§ Written exercise:
Copy out the listing exactly.

§ Records for processing:
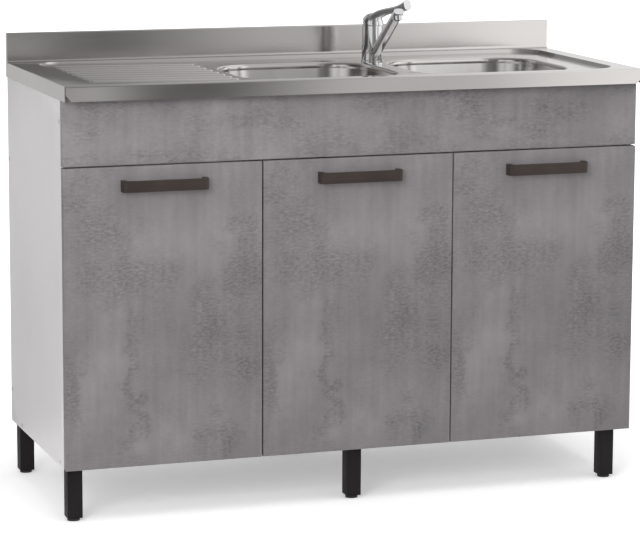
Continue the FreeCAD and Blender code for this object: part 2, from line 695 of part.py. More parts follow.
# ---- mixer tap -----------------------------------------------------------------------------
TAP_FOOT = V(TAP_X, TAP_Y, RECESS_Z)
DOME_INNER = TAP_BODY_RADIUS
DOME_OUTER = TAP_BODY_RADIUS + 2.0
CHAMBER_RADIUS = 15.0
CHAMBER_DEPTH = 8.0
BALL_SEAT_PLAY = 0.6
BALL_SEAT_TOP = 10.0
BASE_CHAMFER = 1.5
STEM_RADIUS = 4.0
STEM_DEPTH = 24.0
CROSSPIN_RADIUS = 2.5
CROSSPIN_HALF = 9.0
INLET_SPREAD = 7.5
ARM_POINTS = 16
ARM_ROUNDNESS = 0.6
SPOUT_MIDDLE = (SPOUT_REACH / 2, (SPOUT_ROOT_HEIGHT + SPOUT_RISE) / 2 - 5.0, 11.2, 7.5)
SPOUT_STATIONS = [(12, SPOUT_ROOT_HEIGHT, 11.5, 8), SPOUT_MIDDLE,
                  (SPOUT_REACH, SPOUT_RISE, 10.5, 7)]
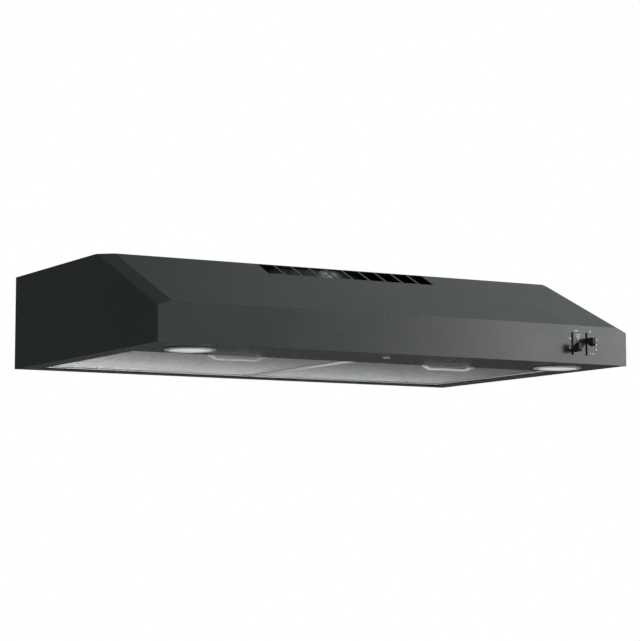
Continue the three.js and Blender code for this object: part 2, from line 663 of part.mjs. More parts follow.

§ Response below:
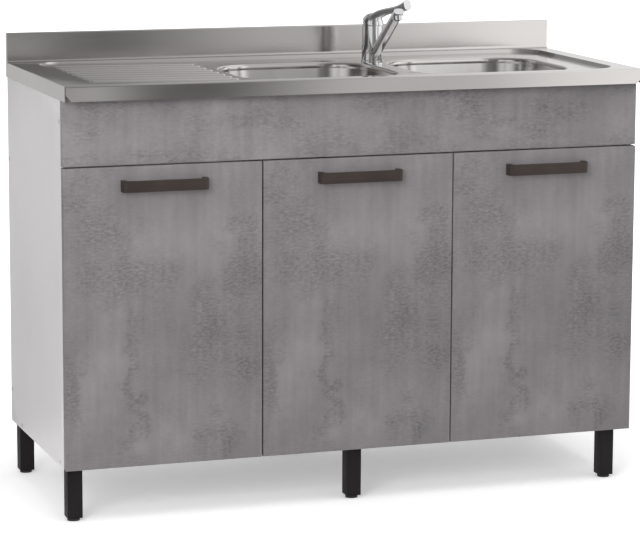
Continue the FreeCAD and Blender code for this object: part 2, from line 695 of part.py. More parts follow.
# ---- mixer tap -----------------------------------------------------------------------------
TAP_FOOT = V(TAP_X, TAP_Y, RECESS_Z)
DOME_INNER = TAP_BODY_RADIUS
DOME_OUTER = TAP_BODY_RADIUS + 2.0
CHAMBER_RADIUS = 15.0
CHAMBER_DEPTH = 8.0
BALL_SEAT_PLAY = 0.6
BALL_SEAT_TOP = 10.0
BASE_CHAMFER = 1.5
STEM_RADIUS = 4.0
STEM_DEPTH = 24.0
CROSSPIN_RADIUS = 2.5
CROSSPIN_HALF = 9.0
INLET_SPREAD = 7.5
ARM_POINTS = 16
ARM_ROUNDNESS = 0.6
SPOUT_MIDDLE = (SPOUT_REACH / 2, (SPOUT_ROOT_HEIGHT + SPOUT_RISE) / 2 - 5.0, 11.2, 7.5)
SPOUT_STATIONS = [(12, SPOUT_ROOT_HEIGHT, 11.5, 8), SPOUT_MIDDLE,
                  (SPOUT_REACH, SPOUT_RISE, 10.5, 7)]
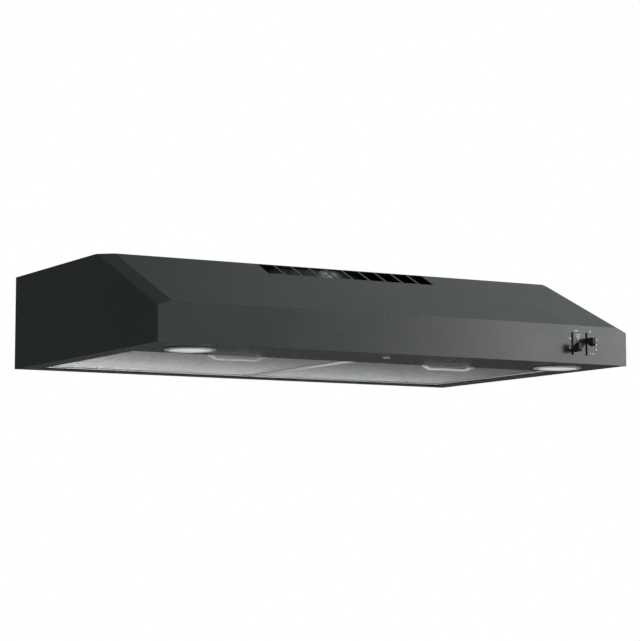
Continue the three.js and Blender code for this object: part 2, from line 663 of part.mjs. More parts follow.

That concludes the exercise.